* start *

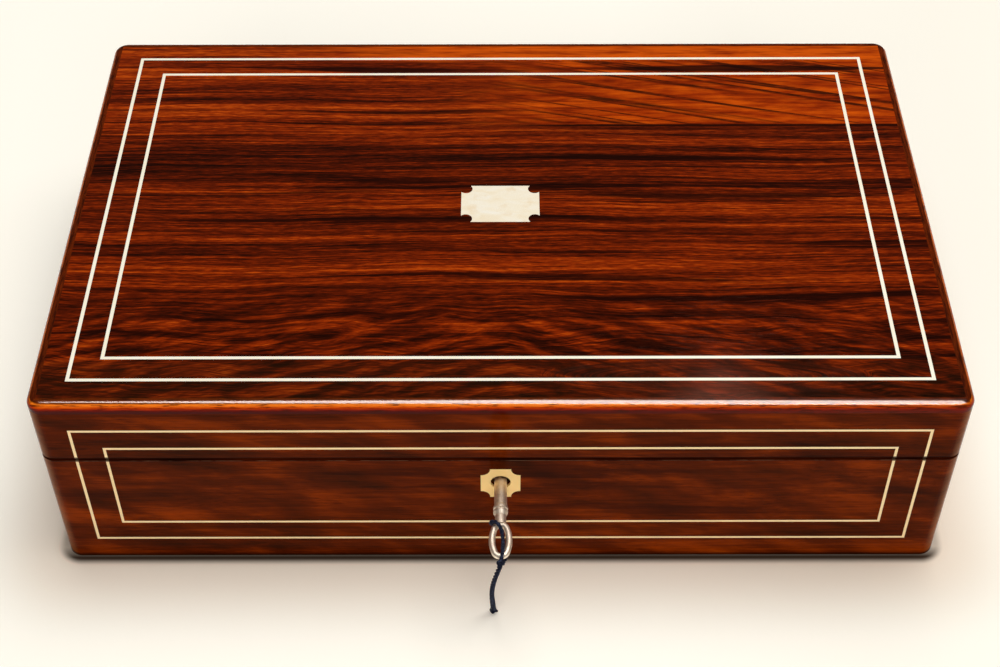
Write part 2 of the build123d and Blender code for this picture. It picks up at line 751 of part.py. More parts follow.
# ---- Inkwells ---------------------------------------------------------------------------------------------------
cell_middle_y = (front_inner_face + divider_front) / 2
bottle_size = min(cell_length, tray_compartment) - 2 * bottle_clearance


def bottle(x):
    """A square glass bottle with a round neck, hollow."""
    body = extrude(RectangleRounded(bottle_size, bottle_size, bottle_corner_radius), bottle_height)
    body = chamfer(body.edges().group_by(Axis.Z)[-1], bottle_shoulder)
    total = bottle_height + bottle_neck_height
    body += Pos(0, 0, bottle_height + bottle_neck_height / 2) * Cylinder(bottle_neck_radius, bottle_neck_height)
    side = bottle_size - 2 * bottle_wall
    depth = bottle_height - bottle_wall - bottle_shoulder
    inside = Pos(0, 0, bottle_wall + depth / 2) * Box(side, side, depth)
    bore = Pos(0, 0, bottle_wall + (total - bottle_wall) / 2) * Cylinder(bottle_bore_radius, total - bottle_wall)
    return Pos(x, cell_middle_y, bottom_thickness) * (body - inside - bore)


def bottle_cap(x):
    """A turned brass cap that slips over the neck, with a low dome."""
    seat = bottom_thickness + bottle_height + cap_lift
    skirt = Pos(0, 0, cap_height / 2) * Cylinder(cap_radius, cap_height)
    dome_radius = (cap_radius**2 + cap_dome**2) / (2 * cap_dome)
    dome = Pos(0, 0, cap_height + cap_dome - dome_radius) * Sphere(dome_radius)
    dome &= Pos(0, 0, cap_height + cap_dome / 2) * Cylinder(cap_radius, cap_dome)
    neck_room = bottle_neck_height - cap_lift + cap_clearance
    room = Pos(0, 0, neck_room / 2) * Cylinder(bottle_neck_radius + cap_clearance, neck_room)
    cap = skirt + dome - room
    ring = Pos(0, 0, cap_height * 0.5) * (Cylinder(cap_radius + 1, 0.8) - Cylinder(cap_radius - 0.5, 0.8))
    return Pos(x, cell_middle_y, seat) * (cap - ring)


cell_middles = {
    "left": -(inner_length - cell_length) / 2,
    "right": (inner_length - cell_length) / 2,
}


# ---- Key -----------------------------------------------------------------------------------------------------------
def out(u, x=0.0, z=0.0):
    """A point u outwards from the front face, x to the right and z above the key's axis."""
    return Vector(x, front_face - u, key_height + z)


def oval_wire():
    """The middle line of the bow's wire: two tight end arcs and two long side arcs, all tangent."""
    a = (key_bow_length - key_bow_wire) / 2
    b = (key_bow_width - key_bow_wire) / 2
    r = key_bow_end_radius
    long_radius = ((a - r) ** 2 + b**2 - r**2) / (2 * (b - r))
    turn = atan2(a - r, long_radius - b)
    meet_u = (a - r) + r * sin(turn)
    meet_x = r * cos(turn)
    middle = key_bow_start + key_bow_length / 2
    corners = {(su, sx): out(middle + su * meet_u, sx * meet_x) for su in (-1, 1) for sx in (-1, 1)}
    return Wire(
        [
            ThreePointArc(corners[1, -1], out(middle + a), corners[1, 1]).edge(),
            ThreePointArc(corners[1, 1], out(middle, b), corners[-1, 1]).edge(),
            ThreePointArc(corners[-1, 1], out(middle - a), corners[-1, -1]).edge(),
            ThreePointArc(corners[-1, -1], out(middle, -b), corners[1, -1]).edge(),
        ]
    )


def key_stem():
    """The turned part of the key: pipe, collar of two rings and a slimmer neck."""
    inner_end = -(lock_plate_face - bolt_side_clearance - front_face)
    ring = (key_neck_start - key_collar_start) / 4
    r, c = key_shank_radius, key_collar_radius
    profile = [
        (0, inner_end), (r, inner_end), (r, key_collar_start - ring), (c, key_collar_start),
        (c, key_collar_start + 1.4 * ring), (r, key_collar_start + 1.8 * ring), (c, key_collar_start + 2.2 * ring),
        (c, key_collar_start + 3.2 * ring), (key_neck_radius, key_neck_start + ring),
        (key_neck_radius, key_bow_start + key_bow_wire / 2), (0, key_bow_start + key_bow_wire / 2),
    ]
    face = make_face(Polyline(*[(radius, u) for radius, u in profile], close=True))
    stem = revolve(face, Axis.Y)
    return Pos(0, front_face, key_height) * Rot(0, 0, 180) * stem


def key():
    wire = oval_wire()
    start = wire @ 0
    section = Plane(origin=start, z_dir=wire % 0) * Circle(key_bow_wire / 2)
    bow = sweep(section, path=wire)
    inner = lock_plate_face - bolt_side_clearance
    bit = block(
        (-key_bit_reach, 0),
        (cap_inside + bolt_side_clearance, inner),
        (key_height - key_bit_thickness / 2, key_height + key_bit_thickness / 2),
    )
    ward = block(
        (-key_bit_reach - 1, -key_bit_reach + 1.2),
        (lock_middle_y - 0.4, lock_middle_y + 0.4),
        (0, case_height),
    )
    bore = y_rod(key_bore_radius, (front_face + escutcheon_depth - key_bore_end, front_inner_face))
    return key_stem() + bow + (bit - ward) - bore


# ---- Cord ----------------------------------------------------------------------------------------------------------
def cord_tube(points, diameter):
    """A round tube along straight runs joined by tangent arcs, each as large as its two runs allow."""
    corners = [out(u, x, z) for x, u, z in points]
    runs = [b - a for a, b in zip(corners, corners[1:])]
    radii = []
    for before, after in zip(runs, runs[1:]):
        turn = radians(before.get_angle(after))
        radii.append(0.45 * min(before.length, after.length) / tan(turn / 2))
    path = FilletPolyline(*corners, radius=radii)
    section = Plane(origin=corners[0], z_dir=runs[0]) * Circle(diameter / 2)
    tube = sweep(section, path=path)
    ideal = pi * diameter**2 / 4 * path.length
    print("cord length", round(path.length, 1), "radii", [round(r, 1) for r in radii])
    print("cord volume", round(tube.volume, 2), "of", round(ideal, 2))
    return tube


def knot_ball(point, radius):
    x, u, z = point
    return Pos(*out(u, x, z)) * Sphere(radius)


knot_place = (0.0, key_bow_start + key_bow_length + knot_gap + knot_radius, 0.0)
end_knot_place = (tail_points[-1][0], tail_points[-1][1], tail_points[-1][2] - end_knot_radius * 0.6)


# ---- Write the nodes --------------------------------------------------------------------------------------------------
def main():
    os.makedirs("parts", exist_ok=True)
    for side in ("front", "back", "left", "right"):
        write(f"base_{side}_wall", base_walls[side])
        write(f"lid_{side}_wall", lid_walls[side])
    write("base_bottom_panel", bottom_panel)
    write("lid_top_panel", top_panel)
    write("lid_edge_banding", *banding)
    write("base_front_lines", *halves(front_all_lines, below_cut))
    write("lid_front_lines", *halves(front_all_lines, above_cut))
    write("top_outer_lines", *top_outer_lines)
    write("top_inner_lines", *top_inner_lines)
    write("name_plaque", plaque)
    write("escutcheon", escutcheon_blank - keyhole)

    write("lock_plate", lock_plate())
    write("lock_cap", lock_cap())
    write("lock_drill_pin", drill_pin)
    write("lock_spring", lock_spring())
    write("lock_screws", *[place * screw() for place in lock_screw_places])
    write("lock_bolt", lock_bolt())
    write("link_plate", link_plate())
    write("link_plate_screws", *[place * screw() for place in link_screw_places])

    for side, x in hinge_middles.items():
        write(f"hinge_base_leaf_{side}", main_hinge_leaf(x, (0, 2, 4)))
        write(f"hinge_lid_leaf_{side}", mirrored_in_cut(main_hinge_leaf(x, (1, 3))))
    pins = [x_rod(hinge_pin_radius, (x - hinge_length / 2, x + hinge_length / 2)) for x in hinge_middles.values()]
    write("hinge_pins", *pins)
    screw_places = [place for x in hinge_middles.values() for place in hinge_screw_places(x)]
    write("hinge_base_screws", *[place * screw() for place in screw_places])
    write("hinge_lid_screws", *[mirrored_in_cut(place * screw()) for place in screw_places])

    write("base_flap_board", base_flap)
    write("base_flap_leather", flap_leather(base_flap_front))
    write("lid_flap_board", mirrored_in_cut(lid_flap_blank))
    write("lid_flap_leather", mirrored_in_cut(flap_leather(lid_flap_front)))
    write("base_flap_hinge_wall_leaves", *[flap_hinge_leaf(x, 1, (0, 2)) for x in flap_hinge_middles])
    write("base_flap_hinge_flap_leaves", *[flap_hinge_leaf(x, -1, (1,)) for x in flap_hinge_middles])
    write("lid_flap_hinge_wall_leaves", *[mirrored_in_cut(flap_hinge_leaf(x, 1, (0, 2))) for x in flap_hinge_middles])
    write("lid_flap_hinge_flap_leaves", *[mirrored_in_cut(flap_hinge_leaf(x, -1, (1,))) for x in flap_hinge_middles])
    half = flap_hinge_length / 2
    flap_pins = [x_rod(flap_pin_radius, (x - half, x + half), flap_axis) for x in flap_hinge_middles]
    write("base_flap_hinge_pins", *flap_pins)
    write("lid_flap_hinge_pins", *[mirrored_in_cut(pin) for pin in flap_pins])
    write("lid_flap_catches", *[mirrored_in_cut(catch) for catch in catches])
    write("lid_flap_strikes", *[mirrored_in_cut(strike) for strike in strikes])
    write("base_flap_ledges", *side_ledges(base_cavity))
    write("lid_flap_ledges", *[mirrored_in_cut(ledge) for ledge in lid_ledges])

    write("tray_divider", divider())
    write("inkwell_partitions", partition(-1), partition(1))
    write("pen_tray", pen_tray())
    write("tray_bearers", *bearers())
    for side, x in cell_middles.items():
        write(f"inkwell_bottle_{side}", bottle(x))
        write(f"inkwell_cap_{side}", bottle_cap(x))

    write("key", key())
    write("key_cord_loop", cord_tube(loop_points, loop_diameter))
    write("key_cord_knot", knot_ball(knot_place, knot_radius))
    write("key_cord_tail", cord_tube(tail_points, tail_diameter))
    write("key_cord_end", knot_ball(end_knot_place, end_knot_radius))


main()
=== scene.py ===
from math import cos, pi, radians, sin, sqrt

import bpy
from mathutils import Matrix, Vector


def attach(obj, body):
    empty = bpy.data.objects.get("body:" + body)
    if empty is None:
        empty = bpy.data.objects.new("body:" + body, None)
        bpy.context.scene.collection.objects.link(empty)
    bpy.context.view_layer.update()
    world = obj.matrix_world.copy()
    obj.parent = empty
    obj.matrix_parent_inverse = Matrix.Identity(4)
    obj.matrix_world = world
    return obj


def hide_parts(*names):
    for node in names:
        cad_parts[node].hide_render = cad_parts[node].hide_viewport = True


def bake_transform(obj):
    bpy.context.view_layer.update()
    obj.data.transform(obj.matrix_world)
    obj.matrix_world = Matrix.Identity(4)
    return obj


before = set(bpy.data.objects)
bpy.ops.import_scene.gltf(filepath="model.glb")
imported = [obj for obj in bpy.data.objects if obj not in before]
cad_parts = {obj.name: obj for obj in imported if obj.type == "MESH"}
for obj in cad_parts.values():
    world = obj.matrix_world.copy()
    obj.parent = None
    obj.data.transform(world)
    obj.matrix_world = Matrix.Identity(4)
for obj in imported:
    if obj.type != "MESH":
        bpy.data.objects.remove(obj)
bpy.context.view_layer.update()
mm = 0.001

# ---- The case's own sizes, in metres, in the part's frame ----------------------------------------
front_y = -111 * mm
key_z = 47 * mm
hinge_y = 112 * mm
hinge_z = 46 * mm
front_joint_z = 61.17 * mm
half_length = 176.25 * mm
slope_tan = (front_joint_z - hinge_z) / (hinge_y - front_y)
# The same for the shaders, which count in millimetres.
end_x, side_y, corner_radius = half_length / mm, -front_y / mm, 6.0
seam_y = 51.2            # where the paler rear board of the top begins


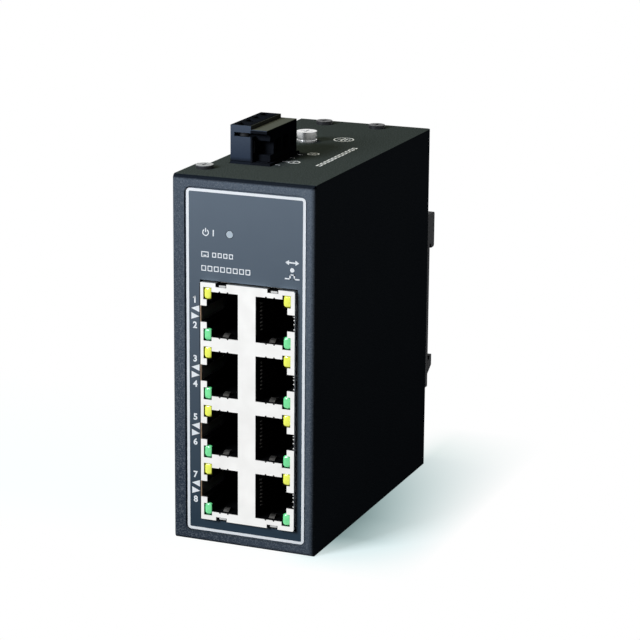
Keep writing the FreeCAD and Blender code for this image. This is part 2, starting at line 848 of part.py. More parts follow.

* end *

* [YOUR OBJECTIVE]: Return every line from the one holding "bpy.data.objects.remove(obj)" through the end of the data, exactly as it appears, with both ends kept and nothing else.

* [EXERCISE RESPONSE]:
        bpy.data.objects.remove(obj)
bpy.context.view_layer.update()
mm = 0.001

# ---- The case's own sizes, in metres, in the part's frame ----------------------------------------
front_y = -111 * mm
key_z = 47 * mm
hinge_y = 112 * mm
hinge_z = 46 * mm
front_joint_z = 61.17 * mm
half_length = 176.25 * mm
slope_tan = (front_joint_z - hinge_z) / (hinge_y - front_y)
# The same for the shaders, which count in millimetres.
end_x, side_y, corner_radius = half_length / mm, -front_y / mm, 6.0
seam_y = 51.2            # where the paler rear board of the top begins


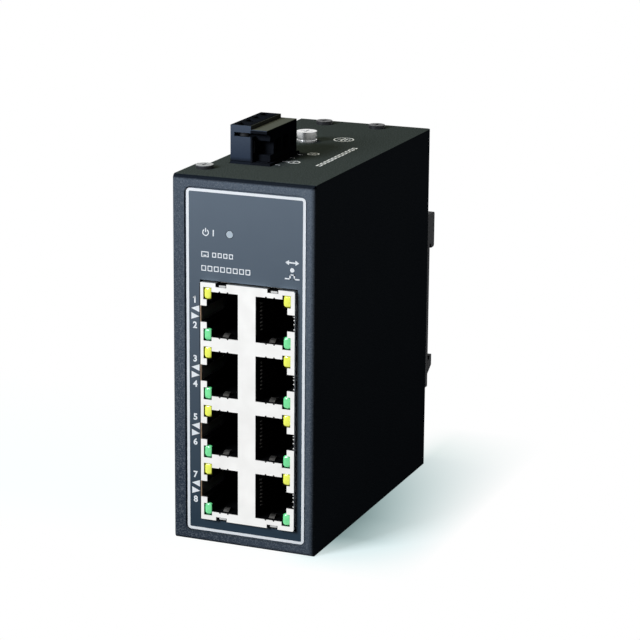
Keep writing the FreeCAD and Blender code for this image. This is part 2, starting at line 848 of part.py. More parts follow.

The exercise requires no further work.